start

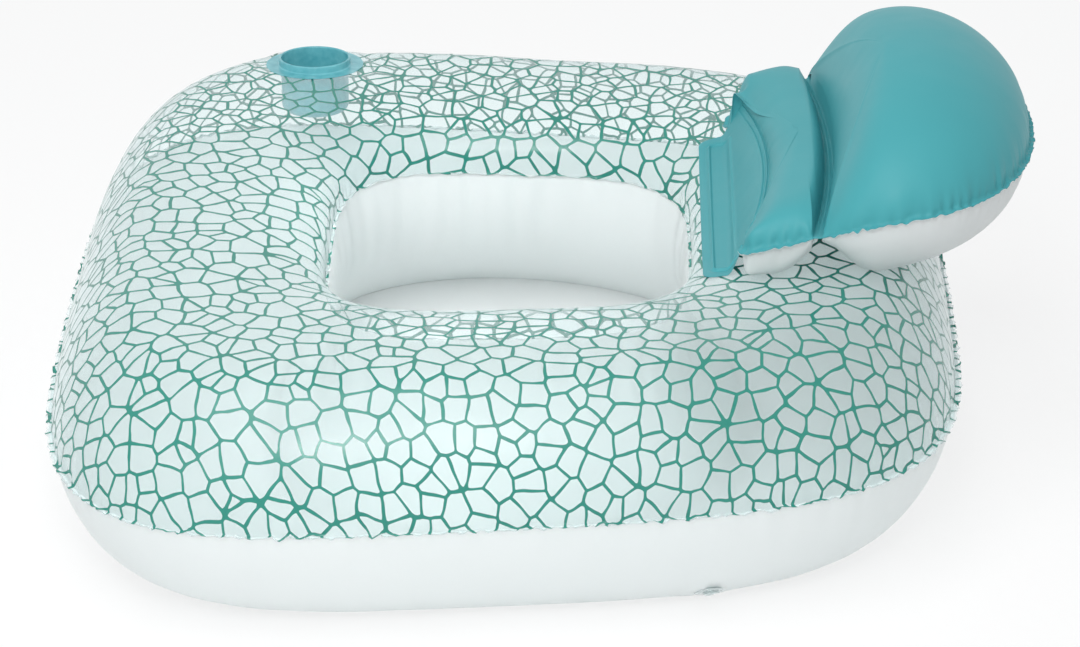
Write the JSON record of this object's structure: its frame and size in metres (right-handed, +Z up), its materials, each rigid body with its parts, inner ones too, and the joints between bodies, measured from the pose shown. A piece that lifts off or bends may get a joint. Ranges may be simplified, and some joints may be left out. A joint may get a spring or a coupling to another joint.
{
  "type": "inflatable lounge chair",
  "caption": "Square inflatable ring seat with a sheet floor, a cup pocket and a folding backrest made of a lumbar roll and an oval head pillow.",
  "frame": {"origin": "on the ground, under the middle of the whole chair", "axes": "+X towards the headrest, +Y to the side that carries the cup holder, +Z up"},
  "size_m": [1.1778, 1.1588, 0.5278],
  "materials": {
    "clear_printed_pvc": "clear sheet printed with teal cell outlines, glossy",
    "white_pvc": "opaque white sheet, satin",
    "teal_pvc": "opaque teal sheet, satin",
    "teal_clear_pvc": "translucent teal sheet, glossy",
    "clear_soft_pvc": "soft moulded clear PVC, glossy"
  },
  "bodies": {
    "ring": {"ring_top_sheet": "clear_printed_pvc", "ring_bottom_sheet": "white_pvc", "seat_floor": "white_pvc", "cup_holder": "teal_clear_pvc", "flap_tab": "teal_pvc", "ring_valve_flange": "clear_soft_pvc"},
    "lumbar_roll": {"flap_apron": "teal_pvc", "lumbar_top_sheet": "teal_pvc", "lumbar_bottom_sheet": "white_pvc", "crease_weld_strip": "teal_pvc"},
    "headrest": {"headrest_top_sheet": "teal_pvc", "headrest_bottom_sheet": "white_pvc", "headrest_valve_flange": "clear_soft_pvc"},
    "ring_stem": {"ring_valve_stem": "clear_soft_pvc"},
    "ring_plug": {"ring_valve_plug": "clear_soft_pvc"},
    "ring_check_flap": {"ring_valve_flap": "clear_soft_pvc"},
    "headrest_stem": {"headrest_valve_stem": "clear_soft_pvc"},
    "headrest_plug": {"headrest_valve_plug": "clear_soft_pvc"},
    "headrest_check_flap": {"headrest_valve_flap": "clear_soft_pvc"}
  },
  "joints": [
    {"name": "backrest_fold", "type": "hinge", "parent": "ring", "child": "lumbar_roll", "pos_m": [0.22915, 0, 0.30189], "axis": [0, -1, 0], "range_deg": [0, 90]},
    {"name": "headrest_fold", "type": "hinge", "parent": "lumbar_roll", "child": "headrest", "pos_m": [0.33215, 0, 0.372], "axis": [0, -1, 0], "range_deg": [0, 25]},
    {"name": "ring_valve_stem_slide", "type": "slide", "parent": "ring", "child": "ring_stem", "axis": [0.1612, -0.6327, -0.7575], "range_m": [0, 0.014]},
    {"name": "ring_valve_plug_hinge", "type": "hinge", "parent": "ring_stem", "child": "ring_plug", "pos_m": [0.20948, -0.45591, 0.02314], "axis": [0, -0.7675, 0.6411], "range_deg": [0, 150]},
    {"name": "ring_valve_flap_hinge", "type": "hinge", "parent": "ring_stem", "child": "ring_check_flap", "pos_m": [0.20007, -0.44361, 0.03786], "axis": [0, 0.7675, -0.6411], "range_deg": [0, 70], "stiffness_Nm_per_rad": 0.0005},
    {"name": "headrest_valve_stem_slide", "type": "slide", "parent": "headrest", "child": "headrest_stem", "axis": [0.5223, 0.1365, -0.8418], "range_m": [0, 0.014]},
    {"name": "headrest_valve_plug_hinge", "type": "hinge", "parent": "headrest_stem", "child": "headrest_plug", "pos_m": [0.51404, 0.0823, 0.31353], "axis": [0.8498, 0, 0.5272], "range_deg": [0, 150]},
    {"name": "headrest_valve_flap_hinge", "type": "hinge", "parent": "headrest_stem", "child": "headrest_check_flap", "pos_m": [0.50381, 0.07337, 0.33002], "axis": [-0.8498, 0, -0.5272], "range_deg": [0, 70], "stiffness_Nm_per_rad": 0.0005}
  ]
}
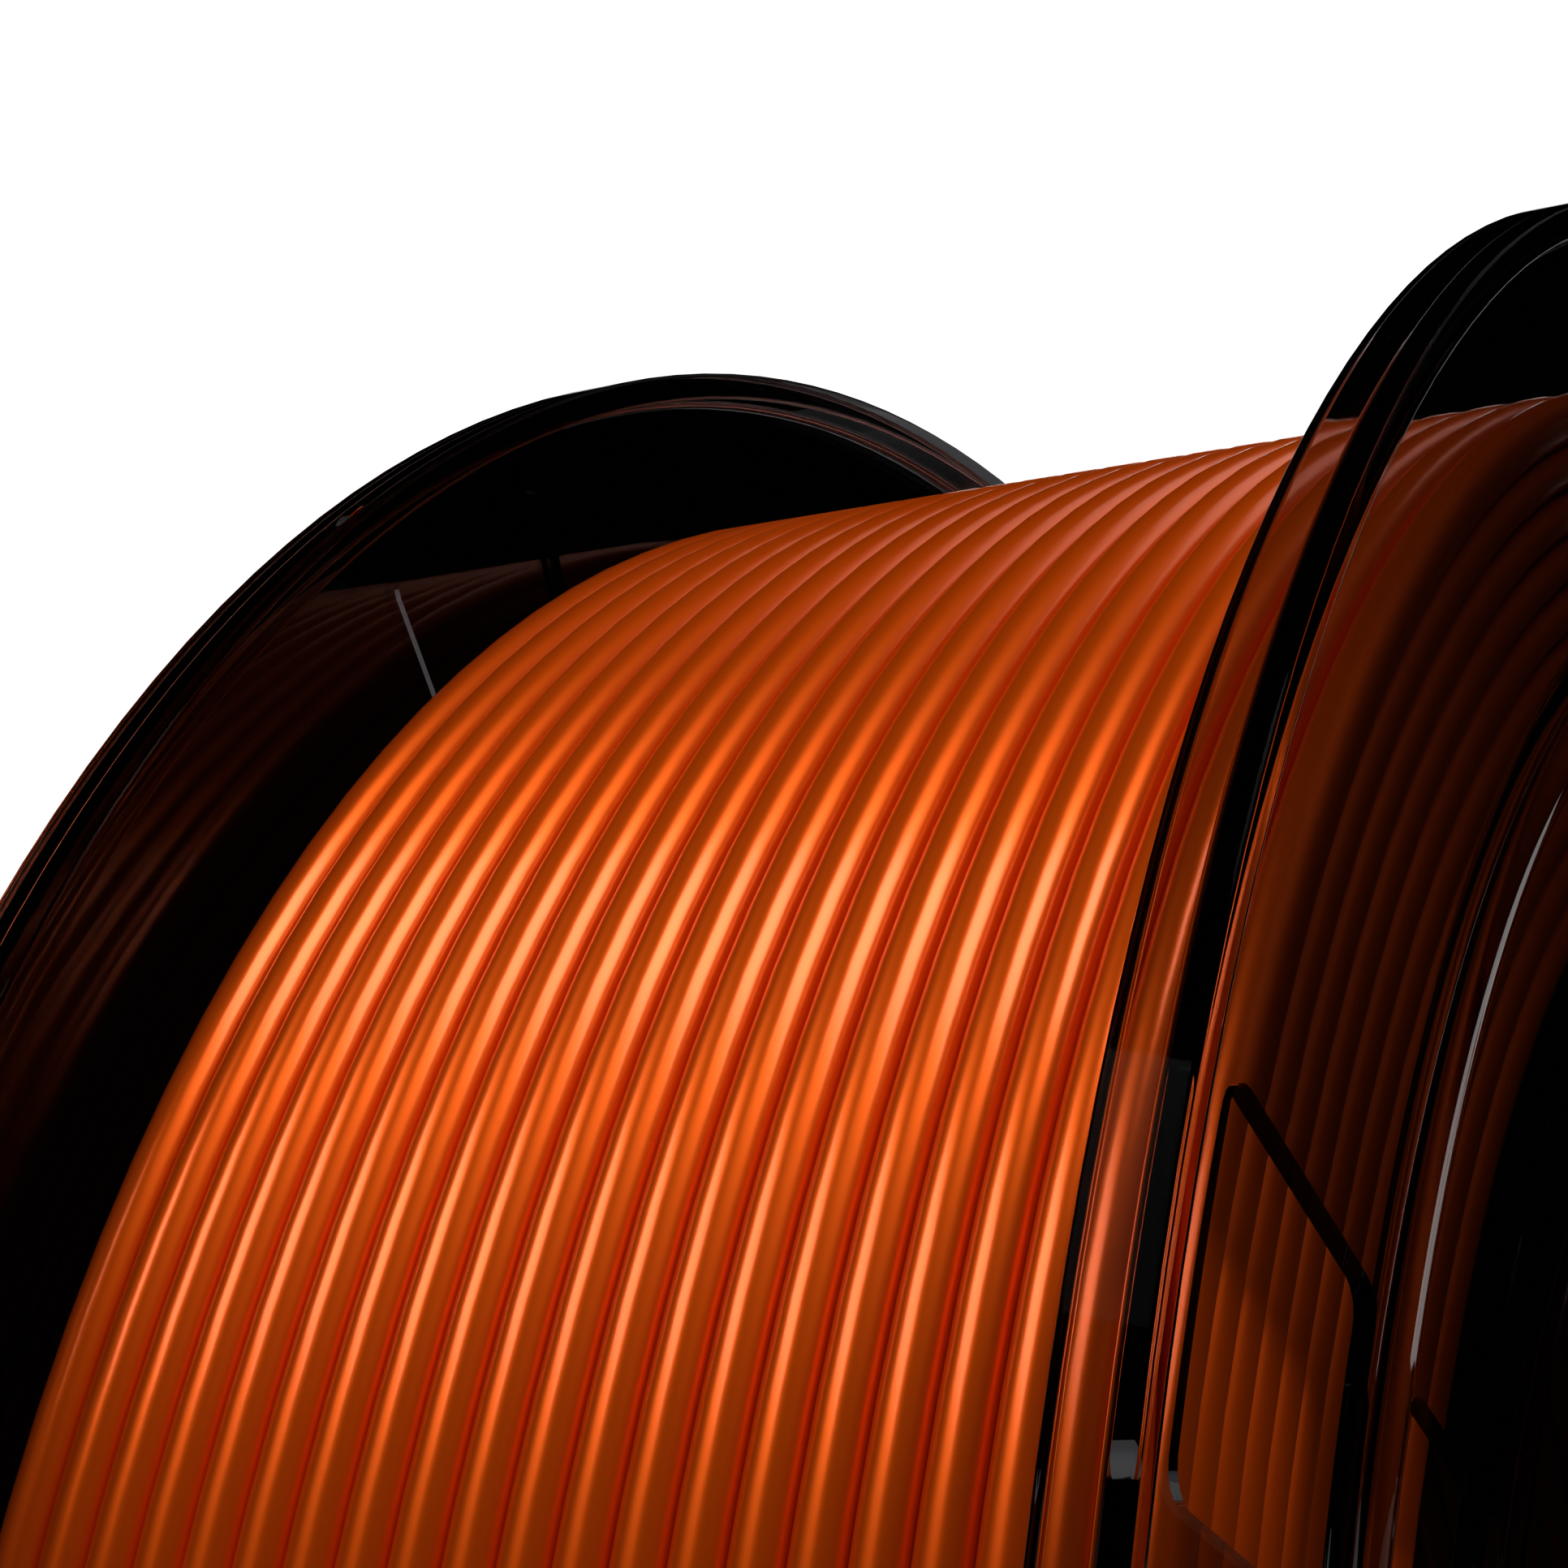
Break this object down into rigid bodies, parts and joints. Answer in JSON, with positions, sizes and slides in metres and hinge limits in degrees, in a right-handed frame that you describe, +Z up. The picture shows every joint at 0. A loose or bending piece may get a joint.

end

### INSTRUCTIONS FOR THE TASK
The records above should be repeated in full, exactly as given.

### OUTPUT
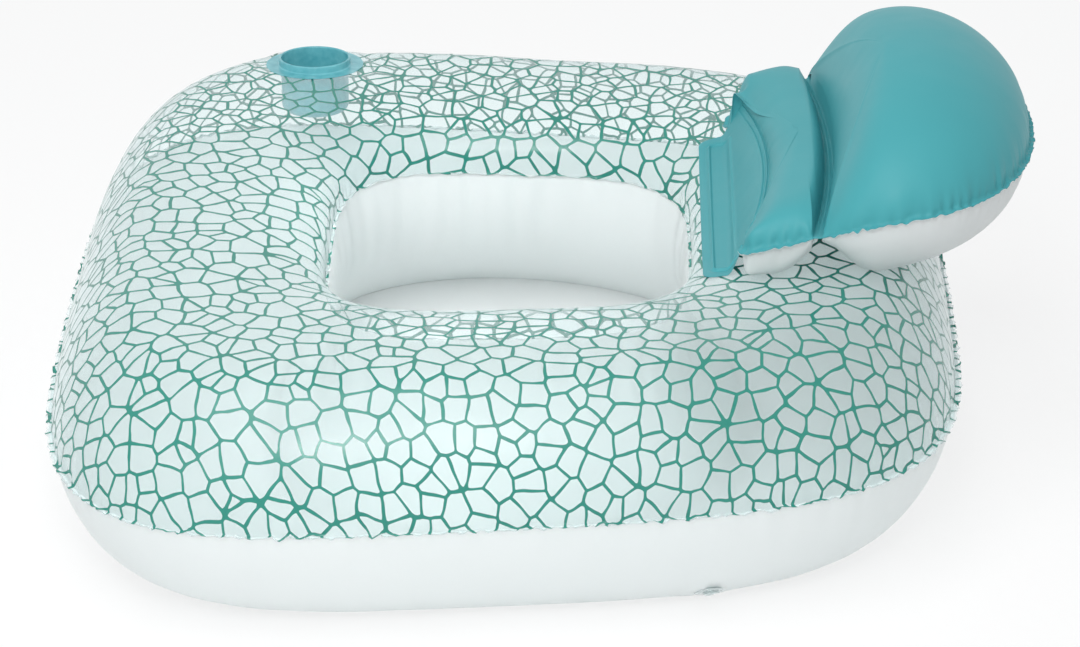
Write the JSON record of this object's structure: its frame and size in metres (right-handed, +Z up), its materials, each rigid body with its parts, inner ones too, and the joints between bodies, measured from the pose shown. A piece that lifts off or bends may get a joint. Ranges may be simplified, and some joints may be left out. A joint may get a spring or a coupling to another joint.
{
  "type": "inflatable lounge chair",
  "caption": "Square inflatable ring seat with a sheet floor, a cup pocket and a folding backrest made of a lumbar roll and an oval head pillow.",
  "frame": {"origin": "on the ground, under the middle of the whole chair", "axes": "+X towards the headrest, +Y to the side that carries the cup holder, +Z up"},
  "size_m": [1.1778, 1.1588, 0.5278],
  "materials": {
    "clear_printed_pvc": "clear sheet printed with teal cell outlines, glossy",
    "white_pvc": "opaque white sheet, satin",
    "teal_pvc": "opaque teal sheet, satin",
    "teal_clear_pvc": "translucent teal sheet, glossy",
    "clear_soft_pvc": "soft moulded clear PVC, glossy"
  },
  "bodies": {
    "ring": {"ring_top_sheet": "clear_printed_pvc", "ring_bottom_sheet": "white_pvc", "seat_floor": "white_pvc", "cup_holder": "teal_clear_pvc", "flap_tab": "teal_pvc", "ring_valve_flange": "clear_soft_pvc"},
    "lumbar_roll": {"flap_apron": "teal_pvc", "lumbar_top_sheet": "teal_pvc", "lumbar_bottom_sheet": "white_pvc", "crease_weld_strip": "teal_pvc"},
    "headrest": {"headrest_top_sheet": "teal_pvc", "headrest_bottom_sheet": "white_pvc", "headrest_valve_flange": "clear_soft_pvc"},
    "ring_stem": {"ring_valve_stem": "clear_soft_pvc"},
    "ring_plug": {"ring_valve_plug": "clear_soft_pvc"},
    "ring_check_flap": {"ring_valve_flap": "clear_soft_pvc"},
    "headrest_stem": {"headrest_valve_stem": "clear_soft_pvc"},
    "headrest_plug": {"headrest_valve_plug": "clear_soft_pvc"},
    "headrest_check_flap": {"headrest_valve_flap": "clear_soft_pvc"}
  },
  "joints": [
    {"name": "backrest_fold", "type": "hinge", "parent": "ring", "child": "lumbar_roll", "pos_m": [0.22915, 0, 0.30189], "axis": [0, -1, 0], "range_deg": [0, 90]},
    {"name": "headrest_fold", "type": "hinge", "parent": "lumbar_roll", "child": "headrest", "pos_m": [0.33215, 0, 0.372], "axis": [0, -1, 0], "range_deg": [0, 25]},
    {"name": "ring_valve_stem_slide", "type": "slide", "parent": "ring", "child": "ring_stem", "axis": [0.1612, -0.6327, -0.7575], "range_m": [0, 0.014]},
    {"name": "ring_valve_plug_hinge", "type": "hinge", "parent": "ring_stem", "child": "ring_plug", "pos_m": [0.20948, -0.45591, 0.02314], "axis": [0, -0.7675, 0.6411], "range_deg": [0, 150]},
    {"name": "ring_valve_flap_hinge", "type": "hinge", "parent": "ring_stem", "child": "ring_check_flap", "pos_m": [0.20007, -0.44361, 0.03786], "axis": [0, 0.7675, -0.6411], "range_deg": [0, 70], "stiffness_Nm_per_rad": 0.0005},
    {"name": "headrest_valve_stem_slide", "type": "slide", "parent": "headrest", "child": "headrest_stem", "axis": [0.5223, 0.1365, -0.8418], "range_m": [0, 0.014]},
    {"name": "headrest_valve_plug_hinge", "type": "hinge", "parent": "headrest_stem", "child": "headrest_plug", "pos_m": [0.51404, 0.0823, 0.31353], "axis": [0.8498, 0, 0.5272], "range_deg": [0, 150]},
    {"name": "headrest_valve_flap_hinge", "type": "hinge", "parent": "headrest_stem", "child": "headrest_check_flap", "pos_m": [0.50381, 0.07337, 0.33002], "axis": [-0.8498, 0, -0.5272], "range_deg": [0, 70], "stiffness_Nm_per_rad": 0.0005}
  ]
}
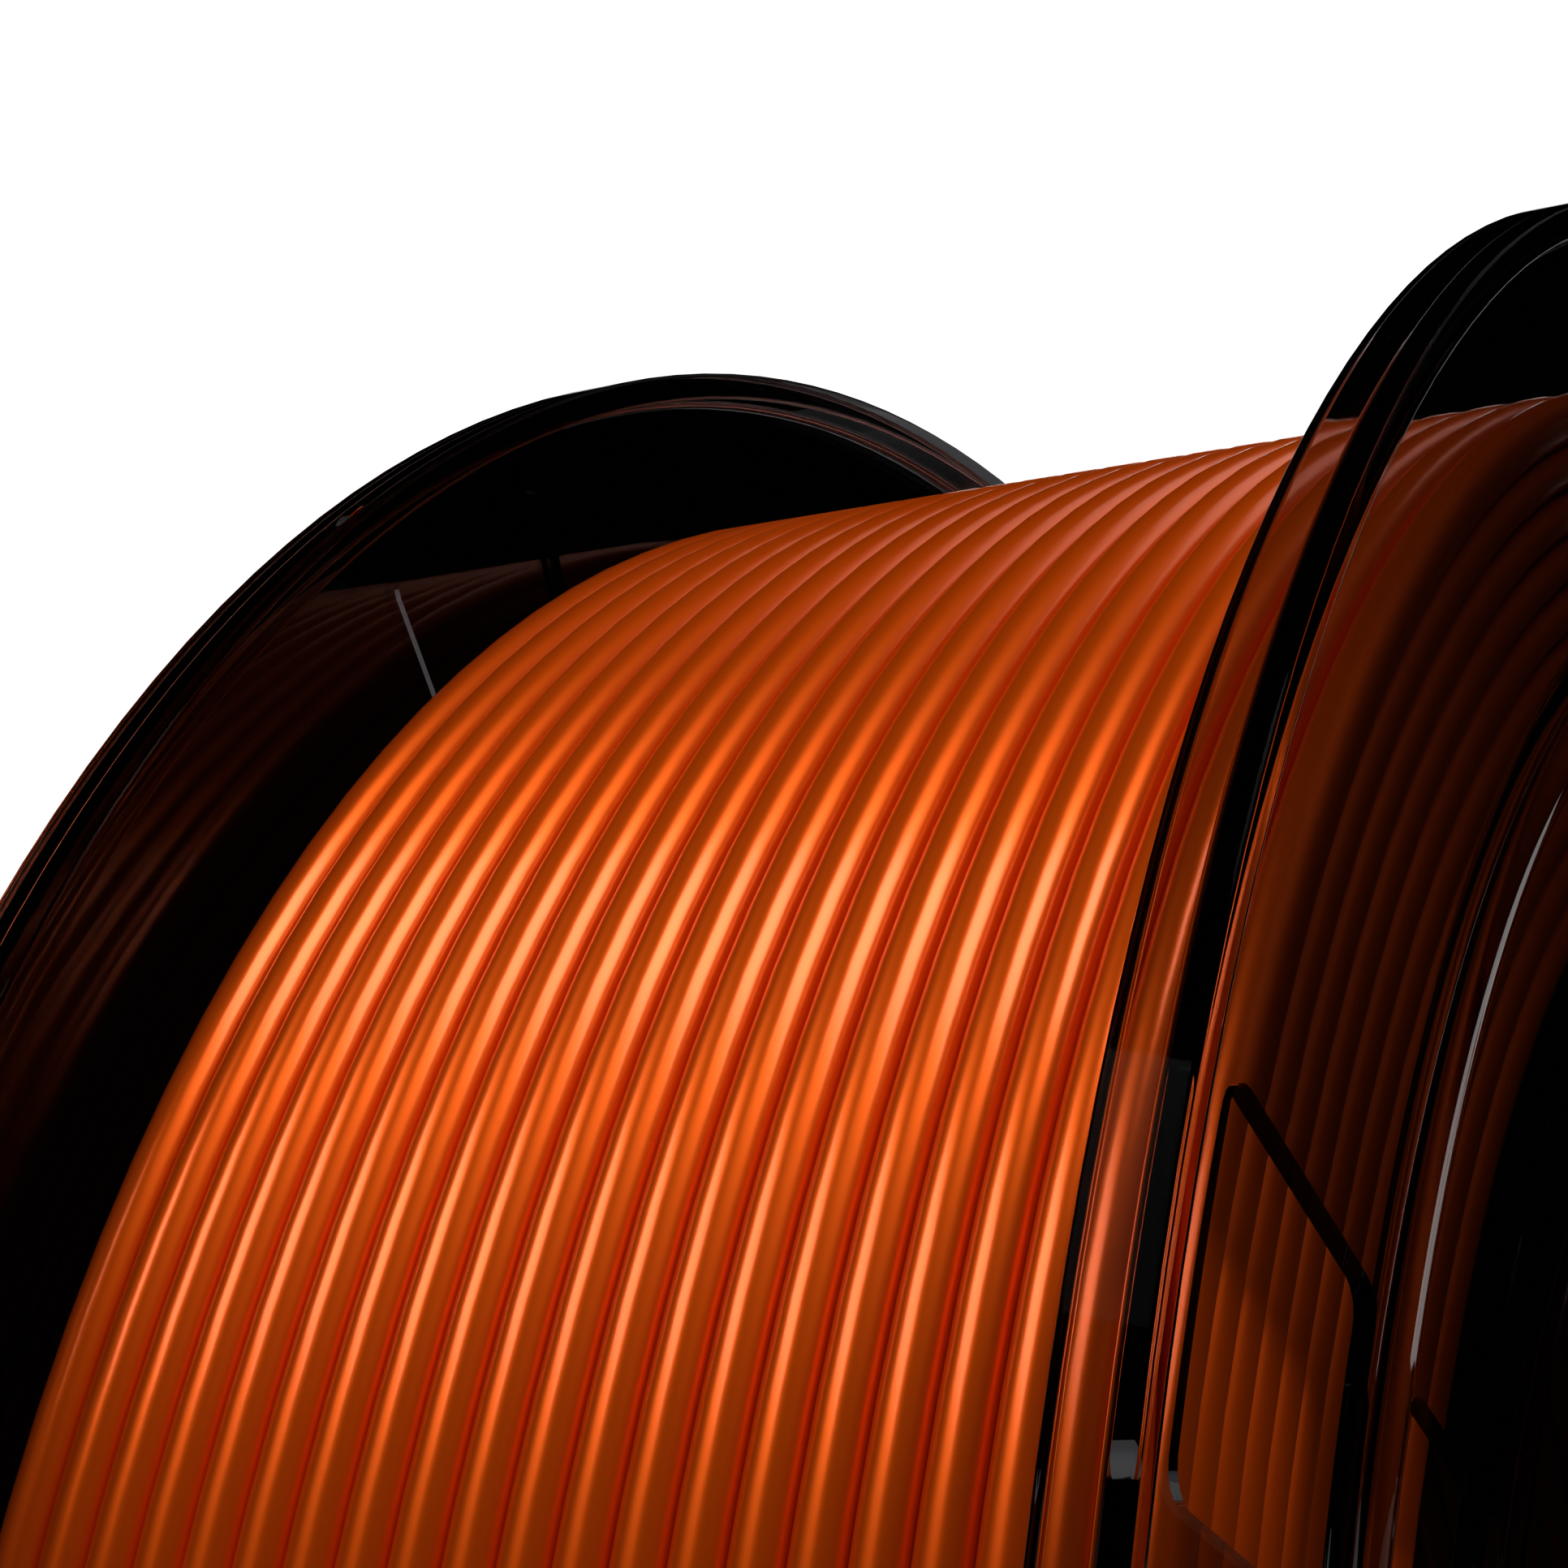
Break this object down into rigid bodies, parts and joints. Answer in JSON, with positions, sizes and slides in metres and hinge limits in degrees, in a right-handed frame that you describe, +Z up. The picture shows every joint at 0. A loose or bending piece may get a joint.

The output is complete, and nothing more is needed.